Ekweremadu, as a representative per excellence, has equally complemented the development efforts of the Enugu State Government and South East by attracting well over 168 projects to the State and zone. Many impassable communities in Enugu State, even outside his senatorial district, now have access roads. Ike Ekweremadu has equally partnered with Senator David Mark, Senate President, to deliver the most stable Senate since the return to democratic dispensation. Mark can sleep with two eyes closed knowing he has a loyal and equally experienced deputy. Their bonding is all too obvious.

Governor Chime’s decree seeking to retire Enugu lawmakers is draconian and self-serving, especially when he too wants to come to the Senate after two terms as governor. He is the Governor of Enugu, not Enugu itself. Let the people decide. Even if it is a benevolent decree as claimed, Ekweremadu’s case ought to be an exception. If Benue says Mark should return, why should Enugu Government try to stop their own?

Ekweremadu has tbeen a great asset to both Enugu State and South East and indeed to the nation and West African sub-region. To permit the ill-advised senatorial ambition of the Governor to terminate such thriving representation of an ebullient and energetic intellectual and grassroots transformer will be a disservice of the highest order.

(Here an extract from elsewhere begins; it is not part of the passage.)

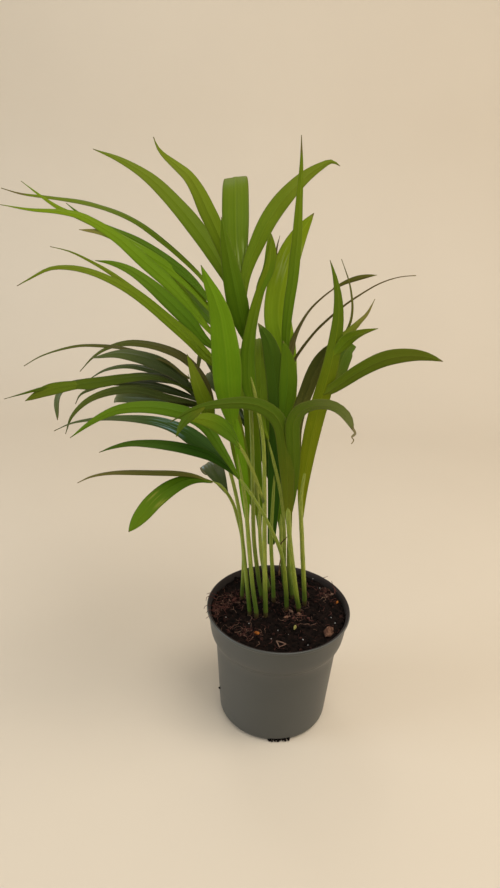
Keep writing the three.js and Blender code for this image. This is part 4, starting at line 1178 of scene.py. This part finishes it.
def parallel_veins():
    """Lengthwise veins of a blade, the keel over its rib, short streaks between them, and Glow, the mask of a
    painted highlight.
    """
    sheet, given, result = new_group(
        "parallel_veins", {"Float": ("Across", "Reach", "Veins")},
        {"Float": ("Vein", "Rib", "Edge", "Streak", "Glow", "Height")},
    )
    across, reach = given["Across"], given["Reach"]
    vein = sheet.maths("COSINE", across * given["Veins"]).steps(0.55, 1.0)
    rib = abs(across).steps(0.11, 0.03)
    edge = abs(across).steps(0.86, 1.0)
    streak = sheet.noise(sheet.vector(across * 9.0, reach * 0.05), 2.2, 4.0, 0.6)
    glow = sheet.noise(sheet.vector(across * 2.6, reach * 0.02), 1.5, 2.0, 0.5) + streak * 0.25
    height = vein * 0.35 + rib + streak * 0.5
    sheet.feed(result, Vein=vein, Rib=rib, Edge=edge, Streak=streak, Glow=glow, Height=height)
    return sheet.tree


def leaf_tissue():
    """Living leaf colour: soft lengthwise bands of light and shade, tip, rib, dry point and a painted
    highlight.
    """
    sheet, given, result = new_group(
        "leaf_tissue",
        {
            "Color": (
                "Light", "Shade", "Tip Colour", "Rib Colour", "Dry Colour", "Pale Colour", "Edge Colour",
            ),
            "Float": (
                "Pale", "Pale At", "Tip From", "Rough", "Tone", "Across", "Along", "Dry", "Vein", "Rib",
                "Edge", "Streak", "Glow",
            ),
            "Vector": ("Place",),
        },
        {"Color": ("Color",), "Float": ("Roughness",)},
    )
    along, rib_colour = given["Along"], given["Rib Colour"]
    mottle = sheet.noise(given["Place"], 45.0, 3.0, 0.6)
    band = sheet.maths("COSINE", given["Across"] * 7.5)
    shaded = given["Tone"] * 0.35 + mottle * 0.42 + given["Streak"] * 0.30 + band * 0.10
    tissue = sheet.blend(shaded.clamped(), given["Light"], given["Shade"])
    end = (along - given["Tip From"] + mottle * 0.2).steps(0.0, 0.5)
    tissue = sheet.blend(end * 0.85, tissue, given["Tip Colour"])
    # Painted highlight: a pale streak near Pale At, where Glow is high.
    beside = abs(along - given["Pale At"]).steps(0.12, 0.0)
    glint = beside * given["Glow"].steps(0.58, 0.80) * given["Pale"]
    tissue = sheet.blend(glint, tissue, given["Pale Colour"])
    tissue = sheet.blend(given["Vein"] * 0.10, tissue, rib_colour)
    tissue = sheet.blend(given["Rib"] * 0.20, tissue, rib_colour)
    tissue = sheet.blend(given["Edge"] * 0.35, tissue, given["Edge Colour"])
    tissue = sheet.blend(along.steps(0.16, 0.0) * 0.35, tissue, rib_colour)
    dry = (given["Dry"] + mottle * 0.3).steps(0.45, 0.9)
    rough = given["Rough"] + mottle * 0.12 + dry * 0.3
    sheet.feed(result, Color=sheet.blend(dry, tissue, given["Dry Colour"]), Roughness=rough)
    return sheet.tree


def fine_grit():
    """Specks of peat and dust on a surface: a mask that gathers where Amount is high."""
    sheet, given, result = new_group(
        "fine_grit", {"Vector": ("Place",), "Float": ("Scale", "Amount")}, {"Float": ("Mask", "Height")},
    )
    specks = sheet.noise(given["Place"], given["Scale"], 5.0, 0.7)
    mask = ((specks - (0.78 - given["Amount"] * 0.3)) * 14.0).clamped()
    sheet.feed(result, Mask=mask, Height=mask * specks)
    return sheet.tree


def new_material(name):
    """A material with its sheet of nodes and its Principled BSDF."""
    material = bpy.data.materials.new(name)
    material.use_nodes = True
    return material, Sheet(material.node_tree), material.node_tree.nodes["Principled BSDF"]


def leaf_material(name, groups):
    material, sheet, shader = new_material("leaf_" + name)
    values = sheet.leaf_values()
    lines = sheet.group(groups["veins"], Across=values["Across"], Reach=values.pop("Reach"), Veins=26.0)
    sheet.bump(shader, lines.pop("Height"), 0.00025)
    tissue = sheet.group(
        groups["tissue"], Dry_Colour=DRY_TISSUE, Edge_Colour=EDGE_TISSUE, Place=sheet.place(),
        **LOOKS[name], **values, **lines,
    )
    sheet.feed(shader, Base_Color=tissue["Color"], Roughness=tissue["Roughness"])
    shader.inputs["Specular IOR Level"].default_value = GLOSSIER.get(name, LEAF_GLOSS)
    return material


def stalk_material(groups):
    """Smooth green stalk with pale yellow streaks, partly its own and partly painted highlight, painted shade
    low down, and earth at its foot.
    """
    material, sheet, shader = new_material("stalk_green")
    values = sheet.leaf_values()
    along = values["Along"]
    lines = sheet.group(groups["veins"], Across=values["Across"], Reach=values["Reach"], Veins=12.0)
    # Pale yellow streaks: partly the stalk's own, partly painted highlight.
    streak = lines["Streak"].steps(0.42, 0.58)
    green = sheet.blend(streak, (0.075, 0.125, 0.004), (0.34, 0.36, 0.055))
    green = sheet.blend(values["Tone"] * 0.35, green, (0.06, 0.12, 0.003))
    # Painted shade: darker low down, towards the soil.
    green = sheet.blend(along.steps(0.22, 0.05) * 0.82, green, (0.03, 0.062, 0.006))
    patches = sheet.noise(sheet.place(), 320.0, 4.0, 0.6)
    earth = (along.steps(0.034, 0.008) + patches * 0.6).steps(0.62, 1.3)
    green = sheet.blend(earth, green, (0.04, 0.024, 0.01))
    sheet.feed(shader, Base_Color=green, Roughness=patches * 0.2 + 0.34)
    shader.inputs["Specular IOR Level"].default_value = 0.25
    sheet.bump(shader, lines["Height"], 0.0003)
    return material


def pot_material(groups):
    """Satin dark plastic with fine moulding grain, faint scuffs, peat dust on the rim, and darker inside
    under the rim.
    """
    material, sheet, shader = new_material("pot_plastic_grey")
    place = sheet.place()
    cloud = sheet.noise(place, 22.0, 3.0, 0.5)
    base = sheet.blend(cloud, (0.039, 0.041, 0.037), (0.057, 0.059, 0.053))
    stretched = sheet.flow(sheet.add("Mapping", Vector=place, Scale=(1.0, 1.0, 5.0)))
    scuffs = sheet.noise(stretched, 150.0, 6.0, 0.75).steps(0.68, 0.80)
    base = sheet.blend(scuffs * 0.30, base, (0.17, 0.17, 0.15))
    grit = sheet.group(groups["grit"], Place=place, Scale=420.0, Amount=0.25)
    base = sheet.blend(grit["Mask"] * 0.35, base, (0.06, 0.042, 0.03))
    split = sheet.add("SeparateXYZ", Vector=place)
    height = sheet.flow(split, 2)
    outwards = sheet.add("VectorMath", n0=sheet.vector(sheet.flow(split, 0), sheet.flow(split, 1)))
    outwards.operation = "LENGTH"
    radius = sheet.flow(outwards, "Value")
    rim_top = height.steps((POT_HEIGHT - 4.5) * MM, (POT_HEIGHT - 0.5) * MM)
    rim_dust = rim_top * radius.steps((RIM_RADIUS - 0.2) * MM, (RIM_RADIUS - 1.3) * MM)
    # The inner wall under the rim is darkened to the peat's brown.
    slope = (COLLAR_TOP_RADIUS - COLLAR_FOOT_RADIUS) / (POT_HEIGHT - COLLAR_FOOT_HEIGHT)
    wall_foot = (COLLAR_FOOT_RADIUS - slope * COLLAR_FOOT_HEIGHT - POT_WALL / 2) * MM
    inwards = height * slope + wall_foot - radius
    inside = height.steps((POT_HEIGHT - 16) * MM, (POT_HEIGHT - 10) * MM) * inwards.steps(0.0, 0.3 * MM)
    # Dust on the rim and the darker inner wall, broken up by fine noise.
    dust = rim_dust * 0.9 + inside + sheet.noise(place, 300.0, 4.0, 0.7) * 0.5
    darkened = dust.steps(0.55, 1.1)
    base = sheet.blend(darkened, base, (0.014, 0.008, 0.006))
    sheet.feed(shader, Base_Color=base, Roughness=cloud * 0.12 + 0.36 + scuffs * 0.15 + darkened * 0.55)
    sheet.bump(shader, sheet.noise(place, 1500.0, 2.0, 0.5) * 0.5 + scuffs * -0.4, 0.0001, 0.4)
    return material


def earthy_material(name, groups):
    """Peat, bark, fibre or husk: two browns broken up at the grain's size, with specks of grit."""
    dark, light = EARTHS[name]
    material, sheet, shader = new_material("earth_" + name)
    place = sheet.place()
    grains = sheet.noise(place, 260.0, 6.0, 0.65)
    base = sheet.blend(grains.steps(0.38, 0.66), dark, light)
    grit = sheet.group(groups["grit"], Place=place, Scale=780.0, Amount=0.3)
    base = sheet.blend(grit["Mask"] * 0.35, base, light)
    sheet.feed(shader, Base_Color=base, Roughness=0.92 - grains * 0.15)
    shader.inputs["Specular IOR Level"].default_value = 0.08
    sheet.bump(shader, grains + grit["Height"], 0.0006, 0.8)
    return material


def floor_paint():
    material, sheet, shader = new_material("studio_floor_paint")
    cloud = sheet.noise(sheet.place(), 3.0, 3.0, 0.5)
    paint = sheet.blend(cloud, (0.575, 0.5, 0.398), (0.62, 0.545, 0.44))
    sheet.feed(shader, Base_Color=paint)
    shader.inputs["Roughness"].default_value = 0.85
    return material


def make_materials():
    groups = {"veins": parallel_veins(), "tissue": leaf_tissue(), "grit": fine_grit()}
    MATERIALS.update({name: leaf_material(name, groups) for name in LOOKS})
    MATERIALS.update({name: earthy_material(name, groups) for name in EARTHS})
    MATERIALS.update(stalk=stalk_material(groups), pot=pot_material(groups), floor=floor_paint())


# ---- Camera, floor and lights ----
LIGHT_TARGET = Vector((0.0, 0.0, 0.22))


def studio_camera():
    data = bpy.data.cameras.new("studio_camera")
    data.sensor_fit = "VERTICAL"
    data.sensor_height = 36
    data.lens = FOCAL * data.sensor_height / PICTURE_HEIGHT
    camera = bpy.data.objects.new("studio_camera", data)
    axes = Matrix((PICTURE_RIGHT, PICTURE_UP, -FORWARD)).transposed()
    camera.matrix_world = Matrix.Translation(EYE * MM) @ axes.to_4x4()
    bpy.context.scene.collection.objects.link(camera)
    bpy.context.scene.camera = camera


def studio_floor():
    """A pale floor that sweeps up behind the plant."""
    half_width, front, bend, bend_radius, top = 6000, -6000, 620, 500, 2600
    course = [(front, 0), (bend, 0)]
    for k in range(1, 13):
        angle = math.pi / 2 * k / 12
        course.append((bend + bend_radius * math.sin(angle), bend_radius * (1 - math.cos(angle))))
    course.append((bend + bend_radius, top))
    points = [Vector((x, y, z)) for y, z in course for x in (-half_width, half_width)]
    faces = [[2 * k, 2 * k + 1, 2 * k + 3, 2 * k + 2] for k in range(len(course) - 1)]
    skin = Skin()
    skin.add(points, faces, "floor")
    skin.make("studio_floor")


def area_light(name, place, size, power, tint):
    data = bpy.data.lights.new(name, "AREA")
    data.size = size
    data.energy = power
    data.color = tint
    light = bpy.data.objects.new(name, data)
    light.location = place
    light.rotation_euler = (Vector(place) - LIGHT_TARGET).to_track_quat("Z", "Y").to_euler()
    bpy.context.scene.collection.objects.link(light)


def studio_light():
    area_light("key_light", (0.45, -0.35, 1.6), 0.9, 15.0, (1.0, 0.96, 0.90))
    area_light("front_light", (0.15, -1.5, 0.75), 1.0, 7.0, (1.0, 0.96, 0.89))
    area_light("left_light", (-1.4, -0.30, 0.42), 0.7, 11.0, (0.76, 0.88, 1.0))
    area_light("right_light", (1.3, 0.0, 0.5), 0.8, 7.0, (1.0, 0.88, 0.72))
    area_light("back_light", (-0.35, 1.05, 1.35), 0.5, 3.5, (0.95, 0.97, 1.0))
    world = bpy.data.worlds.new("studio_world")
    world.use_nodes = True
    background = world.node_tree.nodes["Background"]
    background.inputs["Color"].default_value = (1.0, 0.93, 0.83, 1.0)
    background.inputs["Strength"].default_value = 0.44
    bpy.context.scene.world = world
    bpy.context.scene.view_settings.view_transform = "Standard"


# ---- The potted palm ----
make_materials()
studio_camera()
studio_floor()
studio_light()
nursery_pot()
peat_bed()
peat_crumbs()
root_fibres()
perlite_grains()
bark_chips()
seed_husk()
dry_twigs()
for order, (stem_name, stem_plan) in enumerate(STEMS.items()):
    leafy_shoot(stem_name, stem_plan, FIRST_SEED + order)

bpy.context.view_layer.update()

Therefore, the South East leaders ought to assert themselves on such cases where the interest of the entire race is being compromised and do all they can to compel the belligerent forces acting in reflux to regain perspective. That way, the interest of the region is protected and its place in the nation’s polity guaranteed. To ignore such will mean that atomization and fragmentation of the South East people will continue and leave the region as the weakling of the nation’s politics, as it has always been.